Requirements: Check each line of the records below and collect those holding "axis".

Items from a data source
################

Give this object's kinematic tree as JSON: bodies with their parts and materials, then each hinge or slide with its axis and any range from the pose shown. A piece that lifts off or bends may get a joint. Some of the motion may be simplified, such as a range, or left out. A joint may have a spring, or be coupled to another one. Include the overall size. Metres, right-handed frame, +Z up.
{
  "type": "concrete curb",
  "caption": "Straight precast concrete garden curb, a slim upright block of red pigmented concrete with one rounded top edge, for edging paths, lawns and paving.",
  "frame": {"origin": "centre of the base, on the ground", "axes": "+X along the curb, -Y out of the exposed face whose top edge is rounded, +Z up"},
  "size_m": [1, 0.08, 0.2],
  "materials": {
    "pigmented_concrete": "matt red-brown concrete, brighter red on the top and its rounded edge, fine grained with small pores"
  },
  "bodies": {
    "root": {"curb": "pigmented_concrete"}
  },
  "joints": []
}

################

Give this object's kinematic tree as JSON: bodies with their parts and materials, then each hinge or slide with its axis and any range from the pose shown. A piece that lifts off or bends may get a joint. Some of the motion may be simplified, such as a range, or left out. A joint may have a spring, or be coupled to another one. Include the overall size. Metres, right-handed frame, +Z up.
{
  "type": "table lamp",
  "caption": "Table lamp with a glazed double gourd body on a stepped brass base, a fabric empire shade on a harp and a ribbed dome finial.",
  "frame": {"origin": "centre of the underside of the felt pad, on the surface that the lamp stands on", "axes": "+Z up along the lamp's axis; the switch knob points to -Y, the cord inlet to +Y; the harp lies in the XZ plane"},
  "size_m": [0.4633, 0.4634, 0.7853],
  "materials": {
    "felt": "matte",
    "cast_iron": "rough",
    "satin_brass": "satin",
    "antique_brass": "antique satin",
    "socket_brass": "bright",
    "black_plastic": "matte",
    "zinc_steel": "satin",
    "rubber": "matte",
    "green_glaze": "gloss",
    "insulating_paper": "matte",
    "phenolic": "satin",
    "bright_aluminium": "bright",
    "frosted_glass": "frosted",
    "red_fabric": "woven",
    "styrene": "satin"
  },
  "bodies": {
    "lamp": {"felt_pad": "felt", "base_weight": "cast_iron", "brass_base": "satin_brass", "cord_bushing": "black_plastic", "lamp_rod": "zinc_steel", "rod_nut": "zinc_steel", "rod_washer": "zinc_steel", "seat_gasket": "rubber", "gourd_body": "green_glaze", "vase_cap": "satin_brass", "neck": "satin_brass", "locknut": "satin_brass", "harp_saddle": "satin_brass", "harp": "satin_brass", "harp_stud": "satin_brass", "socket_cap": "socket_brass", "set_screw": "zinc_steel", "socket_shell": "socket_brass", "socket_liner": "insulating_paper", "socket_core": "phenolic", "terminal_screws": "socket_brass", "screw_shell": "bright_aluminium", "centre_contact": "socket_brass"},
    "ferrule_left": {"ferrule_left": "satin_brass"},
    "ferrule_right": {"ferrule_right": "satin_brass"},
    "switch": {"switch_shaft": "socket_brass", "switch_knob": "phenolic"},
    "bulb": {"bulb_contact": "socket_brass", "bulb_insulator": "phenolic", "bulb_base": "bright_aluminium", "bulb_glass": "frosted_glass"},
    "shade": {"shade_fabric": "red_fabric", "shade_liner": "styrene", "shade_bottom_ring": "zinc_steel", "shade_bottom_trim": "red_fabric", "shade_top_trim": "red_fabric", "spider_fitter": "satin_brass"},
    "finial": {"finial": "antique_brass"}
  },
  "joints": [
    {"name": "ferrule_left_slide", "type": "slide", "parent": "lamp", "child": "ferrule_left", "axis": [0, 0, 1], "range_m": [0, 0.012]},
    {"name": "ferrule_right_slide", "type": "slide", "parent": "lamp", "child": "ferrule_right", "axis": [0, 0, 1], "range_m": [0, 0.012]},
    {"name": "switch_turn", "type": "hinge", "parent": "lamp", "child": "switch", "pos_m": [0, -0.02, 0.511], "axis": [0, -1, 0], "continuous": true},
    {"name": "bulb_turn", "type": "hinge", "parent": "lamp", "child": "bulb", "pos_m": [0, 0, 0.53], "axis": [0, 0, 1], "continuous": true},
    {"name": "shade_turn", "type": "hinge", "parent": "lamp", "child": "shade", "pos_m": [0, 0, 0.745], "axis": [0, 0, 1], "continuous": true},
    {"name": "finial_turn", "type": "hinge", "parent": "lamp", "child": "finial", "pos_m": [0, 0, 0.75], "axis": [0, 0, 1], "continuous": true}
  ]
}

################

Final answer:
Give this object's kinematic tree as JSON: bodies with their parts and materials, then each hinge or slide with its axis and any range from the pose shown. A piece that lifts off or bends may get a joint. Some of the motion may be simplified, such as a range, or left out. A joint may have a spring, or be coupled to another one. Include the overall size. Metres, right-handed frame, +Z up.
Give this object's kinematic tree as JSON: bodies with their parts and materials, then each hinge or slide with its axis and any range from the pose shown. A piece that lifts off or bends may get a joint. Some of the motion may be simplified, such as a range, or left out. A joint may have a spring, or be coupled to another one. Include the overall size. Metres, right-handed frame, +Z up.
  "frame": {"origin": "centre of the underside of the felt pad, on the surface that the lamp stands on", "axes": "+Z up along the lamp's axis; the switch knob points to -Y, the cord inlet to +Y; the harp lies in the XZ plane"},
    {"name": "ferrule_left_slide", "type": "slide", "parent": "lamp", "child": "ferrule_left", "axis": [0, 0, 1], "range_m": [0, 0.012]},
    {"name": "ferrule_right_slide", "type": "slide", "parent": "lamp", "child": "ferrule_right", "axis": [0, 0, 1], "range_m": [0, 0.012]},
    {"name": "switch_turn", "type": "hinge", "parent": "lamp", "child": "switch", "pos_m": [0, -0.02, 0.511], "axis": [0, -1, 0], "continuous": true},
    {"name": "bulb_turn", "type": "hinge", "parent": "lamp", "child": "bulb", "pos_m": [0, 0, 0.53], "axis": [0, 0, 1], "continuous": true},
    {"name": "shade_turn", "type": "hinge", "parent": "lamp", "child": "shade", "pos_m": [0, 0, 0.745], "axis": [0, 0, 1], "continuous": true},
    {"name": "finial_turn", "type": "hinge", "parent": "lamp", "child": "finial", "pos_m": [0, 0, 0.75], "axis": [0, 0, 1], "continuous": true}